[Given data]

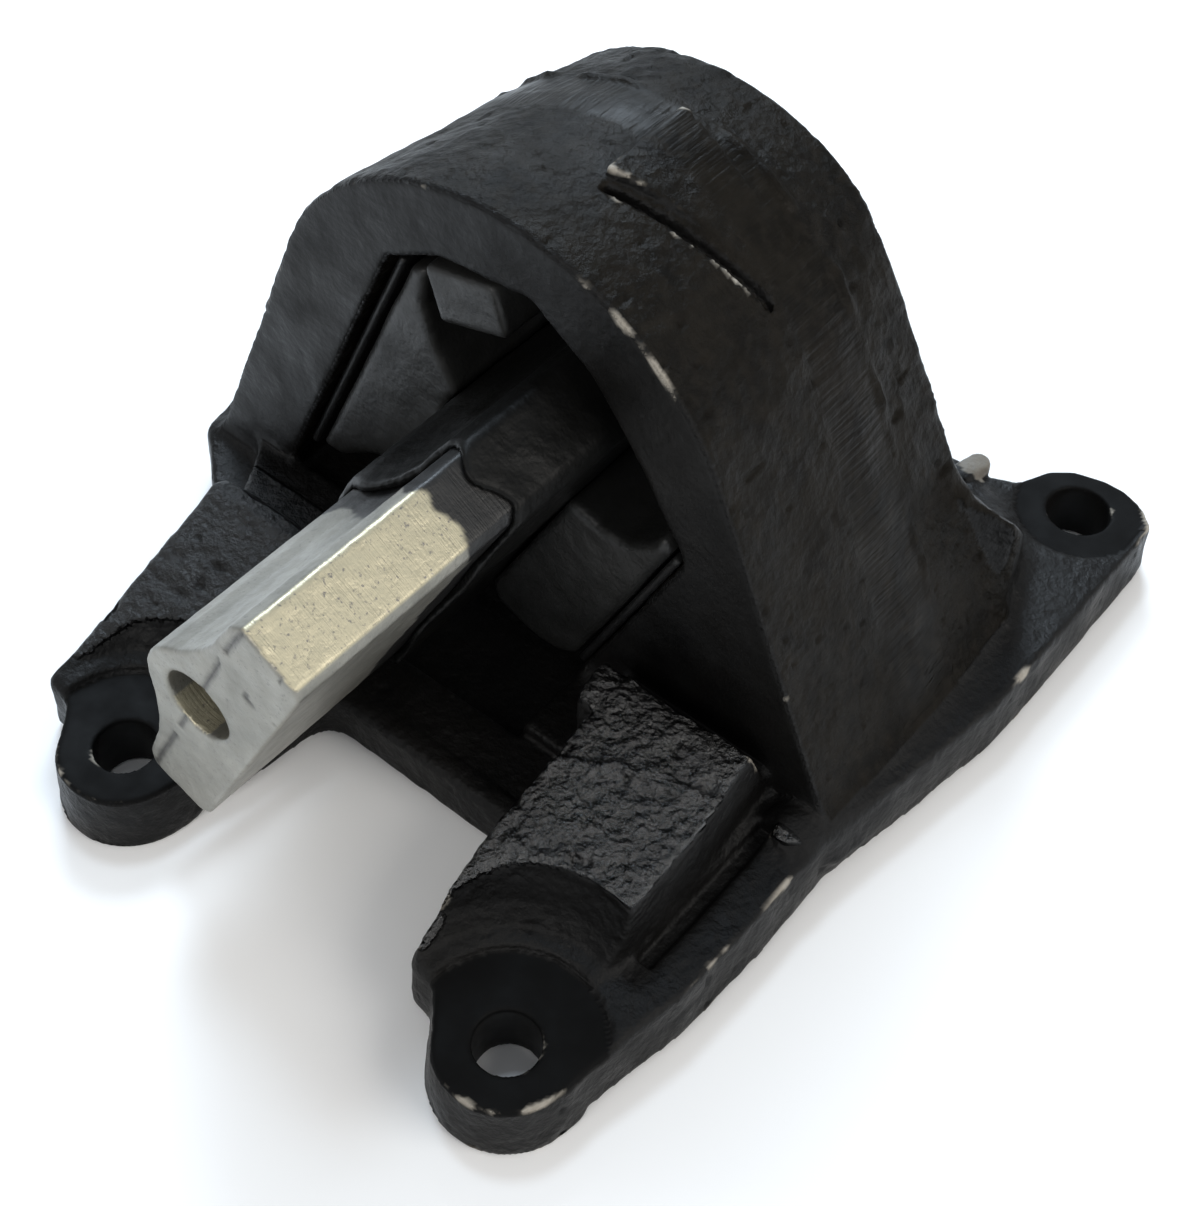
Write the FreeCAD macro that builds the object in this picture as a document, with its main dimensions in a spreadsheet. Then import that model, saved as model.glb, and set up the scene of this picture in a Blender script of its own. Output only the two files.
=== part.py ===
# Engine mount: cast bracket, bonded rubber spring and aluminium core bar.
# Frame: Z up, feet stand on Z = 0.  X = 0 on the core axis, Y = 0 on the front bolt line.
# The core axis runs along Y; the bare end of the core points to -Y.
import FreeCAD, Part
import os
import math
import Sketcher

doc = FreeCAD.newDocument("engine_mount")
sheet = doc.addObject("Spreadsheet::Sheet", "Sizes")

SIZES = {
    # base plate and feet
    "plate_thick": 12.6, "foot_x": 58.6, "foot_pitch": 86.4, "foot_hole_radius": 5.5,
    "lobe_radius": 13.2, "spot_radius": 16.2, "spot_depth": 0.8, "rear_x": 69.4, "rear_y": 154.7,
    "hollow_radius": 21.5, "hollow_z": 14.0, "relief": 1.5, "boss_radius": 13.4,
    "rear_hole_radius": 6.1, "web_reach": 20.6, "edge_reach": 15.9, "bridge_front": 32.0,
    "gap_corner": 8.5, "plate_half": 82.4, "plate_rear": 151.5, "shoulder_half": 75.0,
    "shoulder_front": 60.0, "lobe_rear": 166.3,
    # raised pads on the two front legs
    "pad_inner_reach": 20.6, "pad_outer_reach": 5.9, "pad_front": 1.4,
    "right_low": 15.0, "right_knee": 21.0, "right_knee_z": 26.4, "right_back": 54.0,
    "left_low": 12.8, "left_knee": 26.0, "left_knee_z": 22.2, "left_back": 43.5,
    "pad_high": 30.2, "pad_foot": 18.5,
    # arch
    "arch_front": 63.0, "parting": 95.0, "arch_rear": 121.0, "arch_shift": 1.5,
    "arch_half_left": 76.0, "arch_half_right": 76.0, "arch_radius": 51.4, "arch_centre": 53.8,
    "front_draft": 2.9, "rear_draft": 3.5, "lean_high": 130.0, "lean_reach": 10.0,
    "rib_rear": 146.5, "rib_high": 44.0,
    "rib_inner": 50.0, "rib_outer": 64.0,
    # window
    "window_tilt": 25.0, "wall_left": 32.5, "wall_right": 34.5, "window_bottom": 62.0,
    "shoulder_left": 22.0, "shoulder_right": 22.0, "crown_left": 41.2, "crown_right": 39.2,
    "floor_z": 7.0, "floor_front": 44.0, "floor_left": 34.0, "floor_right": 20.0,
    "bridge_top": 9.5,
    # core bar
    "core_height": 49.0, "core_tilt": 27.5, "core_front": -2.6, "core_length": 119.0,
    "bore_radius": 6.5, "core_flat": 11.8, "core_half": 32.8, "core_lip": 3.0, "core_nub": 11.1,
    "nub_half": 2.6,
    # rubber
    "skin": 1.6, "sleeve_front": 38.0, "sleeve_length": 77.0, "rubber_front": 66.0,
    "rubber_right_front": 63.6, "rubber_rear": 115.0, "liner": 2.0, "liner_top": 20.5,
    "liner_low": -44.0,
    # stop block under the crown of the window
    "stop_wide": 15.0, "stop_high": 9.0, "stop_front": 63.0, "stop_length": 18.0,
    "stop_x": -3.6, "stop_z": 81.8, "stop_tilt": 17.0,
}
for row, (alias, value) in enumerate(SIZES.items(), start=1):
    sheet.set("A%d" % row, alias.replace("_", " "))
    sheet.set("B%d" % row, str(value))
    sheet.setAlias("B%d" % row, alias)
doc.recompute()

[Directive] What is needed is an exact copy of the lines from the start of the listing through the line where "import Sketcher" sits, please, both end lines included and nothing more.

[Worked solution]
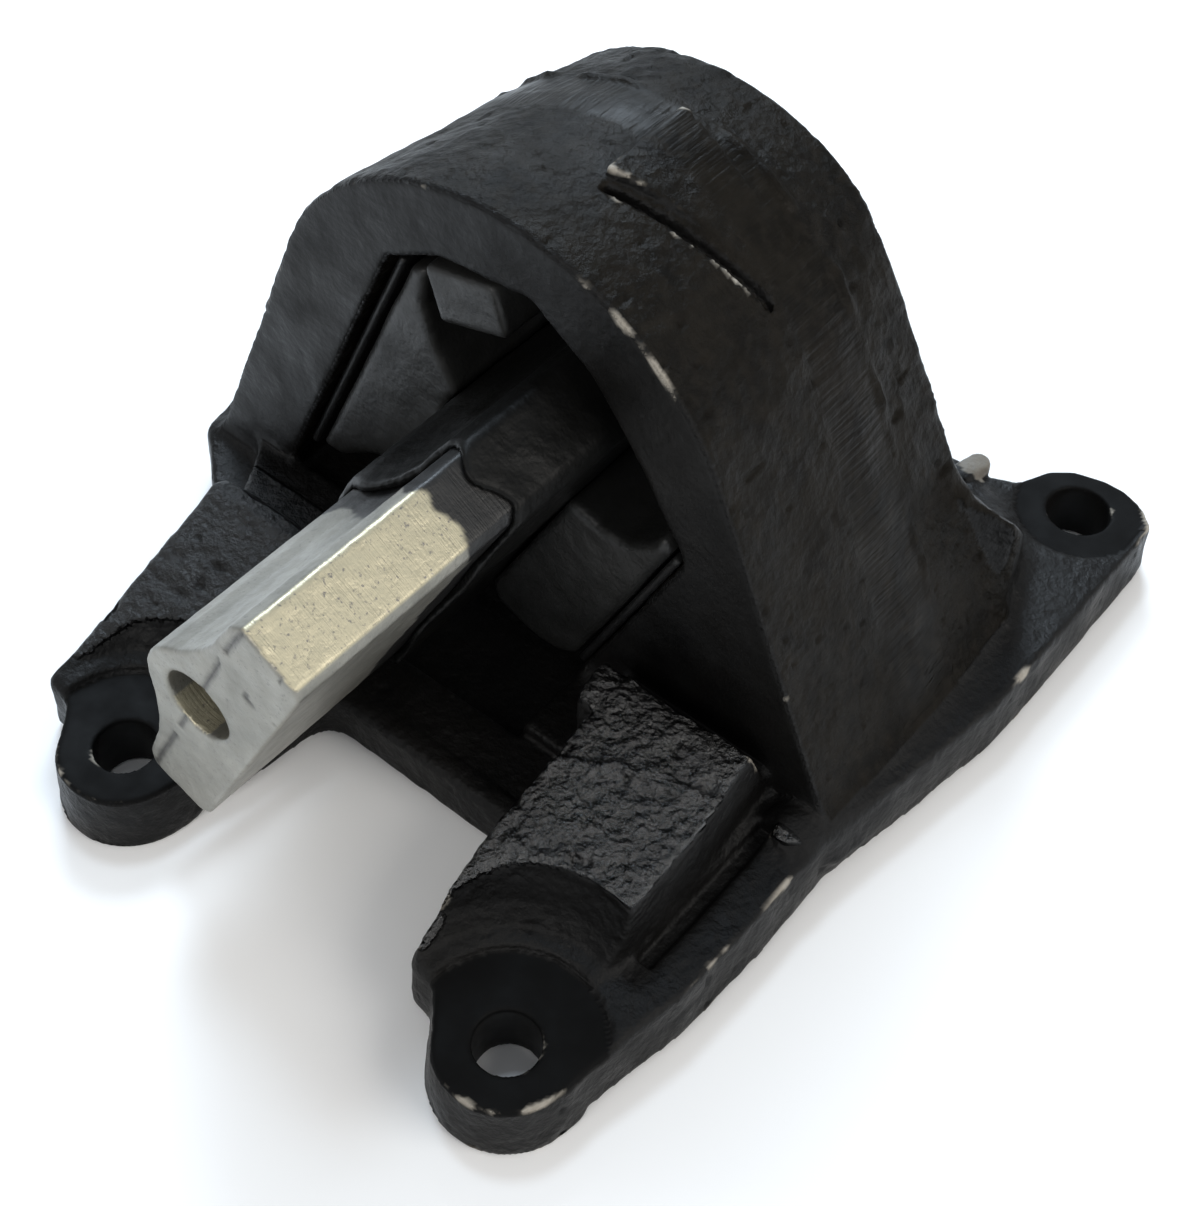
Write the FreeCAD macro that builds the object in this picture as a document, with its main dimensions in a spreadsheet. Then import that model, saved as model.glb, and set up the scene of this picture in a Blender script of its own. Output only the two files.
=== part.py ===
# Engine mount: cast bracket, bonded rubber spring and aluminium core bar.
# Frame: Z up, feet stand on Z = 0.  X = 0 on the core axis, Y = 0 on the front bolt line.
# The core axis runs along Y; the bare end of the core points to -Y.
import FreeCAD, Part
import os
import math
import Sketcher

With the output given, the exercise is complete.